Pars Today – The British newspaper Financial Times recently examined how countries are navigating U.S. financial pressures.
The Financial Times reported that developing countries are increasingly reducing their reliance on dollar-denominated debt and turning to lower-interest currencies such as the Chinese yuan and the Swiss franc. According to Pars Today, these shifts are a response to rising interest rates set by the U.S. Federal Reserve and the pressures resulting from the high cost of dollar financing.
According to the report, countries such as Kenya, Sri Lanka, and Panama are converting part of their dollar-denominated debt into cheaper currencies to reduce financial pressure on their governments and manage their emergency budgets.
Expensive dollars and difficult financing
Armando Armenta, Deputy Head of Global Economic Research at the investment firm AllianceBernstein, said: “The high level of U.S. interest rates and the steep yield curve of U.S. Treasury bonds have made dollar financing difficult for developing countries, even when the interest rate differential is relatively small.” According to him, these countries are seeking cheaper and more sustainable options to ease financial pressure.

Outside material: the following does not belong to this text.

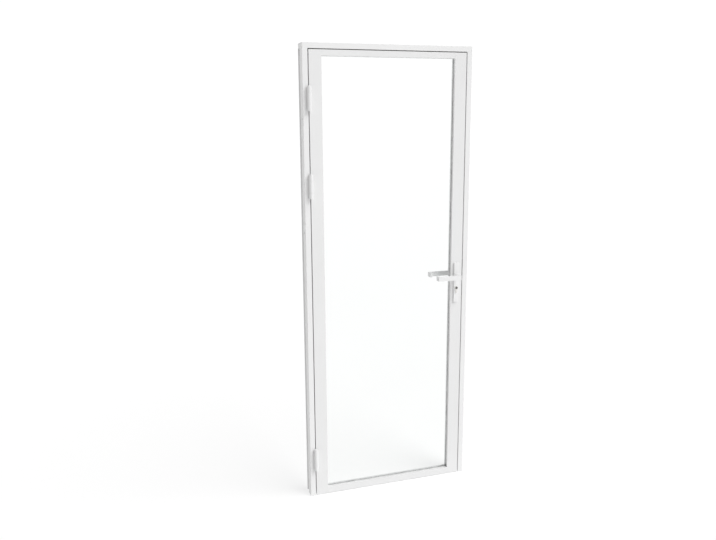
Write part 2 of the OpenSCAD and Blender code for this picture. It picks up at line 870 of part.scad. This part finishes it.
// The cam between the plugs, pointing down while the bolt is drawn
module cylinder_cam() {
    y = cam_y - hub_gap;
    color(zinc) {
        bar_y(axis_x, cylinder_z, -y, y, cam_disc_r);
        intersection() {
            bar_y(axis_x, cylinder_z, -y, y, cam_r);
            block([axis_x - cam_nose_t / 2, -y, cylinder_z - 2 * cam_r],
                  [axis_x + cam_nose_t / 2, y, cylinder_z]);
        }
    }
}

module deadbolt() {
    y = deadbolt_t / 2;
    color(steel) {
        block([deadbolt_end, -y, deadbolt_z], [deadbolt_tip, y, deadbolt_z + deadbolt_h]);
        block([deadbolt_end, -tail_y, talon_z], [deadbolt_end + talon_l, tail_y, deadbolt_z]);
    }
}

// The latch: a bevelled head, and a tail over the follower with the lug that the nose pushes
module latch_bolt() {
    y = latch_t / 2;
    tip = leaf_x + latch_out;
    root = leaf_x - latch_shoulder;
    color(steel) {
        translate([0, 0, lever_z - latch_h / 2]) linear_extrude(latch_h) polygon([
            [root, -y], [tip, -y], [tip, latch_flat - y], [tip - latch_bevel, y], [root, y]
        ]);
        block([root, -tail_y, lever_z], [root + tail_t, tail_y, tail_z + tail_t]);
        block([lug_x, -tail_y, tail_z], [root + tail_t, tail_y, tail_z + tail_t]);
        block([lug_x, -tail_y, lug_z], [lug_x + lug_t, tail_y, tail_z + tail_t]);
    }
}

// The follower: a journal in both side plates, a square hole, and a nose that leans to the leaf's edge
module follower() {
    in_case = case_y - case_wall - hub_gap;
    color(zinc) difference() {
        union() {
            bar_y(axis_x, lever_z, hub_gap - case_y, case_y - hub_gap, follower_r);
            bar_y(axis_x, lever_z, -in_case, in_case, hub_flange_r);
            translate([axis_x, 0, lever_z]) rotate([0, nose_lean, 0])
                block([-nose_half, -nose_y, 0], [nose_half, nose_y, nose_r]);
        }
        spindle_bar(case_t, run_fit);
    }
}

// ---- Handles ----

module spindle_bar(half_length, grow) {
    s = spindle_s / 2 + grow;
    block([axis_x - s, -half_length, lever_z - s], [axis_x + s, half_length, lever_z + s]);
}

module spindle() {
    color(zinc) spindle_bar(spindle_y, 0);
}

// Turns the children to the leaf's front (side = 0) or back (side = 1): y = 0 is the leaf's face
module on_face(side) {
    mirror([0, 1 - side, 0]) translate([axis_x, leaf_t / 2, lever_z]) children();
}

// A hollow backplate with a bored post for the bush and one for each bolt
module backplate(side) {
    half = plate_w / 2;
    color(paint) difference() {
        on_face(side) difference() {
            block([-half, 0, plate_bottom], [half, plate_t, plate_top]);
            difference() {
                block([plate_wall - half, -cut_over, plate_bottom + plate_wall],
                      [half - plate_wall, plate_t - plate_wall, plate_top - plate_wall]);
                for (z = bolt_z) bar_y(0, z, 0, plate_t, boss_r);
                bar_y(0, 0, 0, plate_t, bush_r + plate_wall);
            }
            bar_y(0, 0, -cut_over, plate_t + cut_over, bush_r + run_fit);
        }
        euro_profile(-2 * cylinder_y, 2 * cylinder_y, slide_fit);
        for (z = bolt_z) plate_bolt(z, run_fit);
    }
}

module plate_front() { backplate(0); }
module plate_back() { backplate(1); }

// A bolt from the back plate, countersunk there, into the blind post of the front plate
module plate_bolt(z, grow) {
    y0 = boss_bottom - leaf_t / 2 - plate_t - grow;
    y1 = leaf_t / 2 + plate_t;
    bar_y(axis_x, lever_z + z, y0, y1 - bolt_head_t / 2, bolt_r + grow);
    translate([axis_x, y1 - bolt_head_t, lever_z + z]) rotate([-90, 0, 0])
        cylinder(h = bolt_head_t, r1 = bolt_r + grow, r2 = bolt_head_r + grow);
}

module plate_bolts() {
    color(steel) for (z = bolt_z) difference() {
        plate_bolt(z, 0);
        translate([axis_x, leaf_t / 2 + plate_t, lever_z + z]) rotate([-90, 0, 0]) socket();
    }
}

// Nylon bushes in the plates, which the levers' necks turn in
module plate_bushes() {
    color(nylon) for (side = [0, 1]) on_face(side) difference() {
        bar_y(0, 0, bush_in, plate_t + bush_proud, bush_r);
        bar_y(0, 0, -cut_over, 2 * plate_t, neck_r + run_fit);
    }
}

// Outline of a lever seen from above: x along the bar, y away from the leaf
module lever_outline() {
    bend_y = bar_face - neck_bend;
    square_end = bar_over - neck_bend;
    translate([-lever_len, bar_in]) square([lever_len + square_end, bar_t]);
    translate([square_end, bar_in]) square([neck_bend, bar_t - neck_bend]);
    translate([square_end, bend_y]) circle(r = neck_bend);
    translate([-lever_len, bar_face - return_depth]) square([bar_t, return_depth]);
}

module lever(side) {
    color(paint) difference() {
        on_face(side) {
            translate([0, 0, -bar_h / 2]) linear_extrude(bar_h) lever_outline();
            bar_y(0, 0, neck_in, bar_out, neck_r);
        }
        spindle_bar(spindle_y + run_fit, run_fit);
        lever_grub(side, grub_r + run_fit, neck_r);
    }
}

module lever_front() { lever(0); }
module lever_back() { lever(1); }

// A set screw from below the neck to the spindle
module lever_grub(side, r, low) {
    y = side > 0 ? grub_y : -grub_y;
    top = lever_z - spindle_s / 2 - run_fit;
    translate([axis_x, y, lever_z - low]) cylinder(h = top - lever_z + low, r = r);
}

module lever_grub_screws() {
    low = neck_r - grub_clear;
    color(steel) for (side = [0, 1]) difference() {
        lever_grub(side, grub_r, low);
        translate([axis_x, side > 0 ? grub_y : -grub_y, lever_z - low])
            mirror([0, 0, 1]) socket();
    }
}

frame_hinge_jamb();
frame_lock_jamb();
frame_head();
head_end_caps();
frame_corner_cleats();
seal_hinge_jamb();
seal_lock_jamb();
seal_head();
strike_plate();
strike_screws();
hinge_frame_wing_low();
hinge_frame_wing_mid();
hinge_frame_wing_top();
hinge_pin_low();
hinge_pin_mid();
hinge_pin_top();
hinge_frame_screws();
leaf_hinge_stile();
leaf_lock_stile();
leaf_top_rail();
leaf_bottom_rail();
leaf_corner_cleats();
leaf_corner_screws();
glass_pane();
setting_blocks();
gasket_front();
gasket_back();
bead_left();
bead_right();
bead_top();
bead_bottom();
bottom_seal();
hinge_leaf_wing_low();
hinge_leaf_wing_mid();
hinge_leaf_wing_top();
hinge_leaf_screws();
lock_case();
lock_cover();
lock_faceplate();
lock_tabs();
faceplate_screws();
cylinder_body();
cylinder_screw();
plate_front();
plate_back();
plate_bolts();
plate_bushes();
lever_front();
lever_back();
spindle();
follower();
lever_grub_screws();
latch_bolt();
deadbolt();
plug_front();
plug_back();
cylinder_cam();
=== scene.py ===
import json
import math
import bpy
from mathutils import Matrix, Vector

# The looks of a framed glass door, in metres: white powder-coated profiles, clear glass,
# rubber seals and the metals inside the lock, on a pale floor in soft studio light.

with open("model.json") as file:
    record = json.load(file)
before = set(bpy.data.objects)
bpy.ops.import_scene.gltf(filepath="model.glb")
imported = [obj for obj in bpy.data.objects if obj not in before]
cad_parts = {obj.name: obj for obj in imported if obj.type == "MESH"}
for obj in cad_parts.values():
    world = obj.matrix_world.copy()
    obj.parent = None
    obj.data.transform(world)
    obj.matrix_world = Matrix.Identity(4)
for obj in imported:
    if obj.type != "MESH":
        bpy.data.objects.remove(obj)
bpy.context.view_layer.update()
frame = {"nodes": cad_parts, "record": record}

# ---- Driving values ----

# Colours, linear
FRAME_WHITE = (0.83, 0.83, 0.83)
LEAF_WHITE = (0.80, 0.80, 0.80)
HINGE_WHITE = (0.79, 0.79, 0.79)
HANDLE_WHITE = (0.84, 0.84, 0.84)
SEAL_DARK = (0.055, 0.055, 0.058)
GASKET_WHITE = (0.74, 0.74, 0.74)
NYLON_WHITE = (0.72, 0.72, 0.70)
STEEL = (0.36, 0.36, 0.37)
NICKEL = (0.78, 0.77, 0.75)
# The key plugs' nickel, darkened as painted shade for the keyholes
KEYHOLE_SHADE_NICKEL = (0.20, 0.195, 0.19)
ZINC = (0.46, 0.46, 0.48)
GLASS_TINT = (0.992, 0.997, 0.995)
FLOOR = (0.32, 0.32, 0.32)

# Noise: its roughness, and the range of values that counts
NOISE_ROUGHNESS = 0.55
NOISE_LOW, NOISE_HIGH = 0.3, 0.7

# The paint's detail and clear coat, a brushed line's stretch, and the glass
PEEL_SIZE = 0.0016
GRAIN_SIZE = 0.0006
CLOUD_SIZE = 0.22
COAT_WEIGHT = 0.2
COAT_ROUGHNESS = 0.25
LINE_STRETCH = 0.03
GLASS_IOR = 1.45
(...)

The role of the “Belt and Road” initiative
The British newspaper Financial Times reported that another factor driving the shift toward the Chinese yuan is the international Belt and Road initiative, through which China has provided substantial financial assistance to developing countries for infrastructure projects.
Countries such as Kenya and Sri Lanka are converting part of their dollar-denominated debt into yuan, as the cost of dollar financing has risen significantly, strengthening the incentive to change currencies.
Thilina Banduwala, an economist at Frontier Research in Colombo, told the Financial Times: “It seems that the high cost of financing is the main reason for the shift toward the yuan.”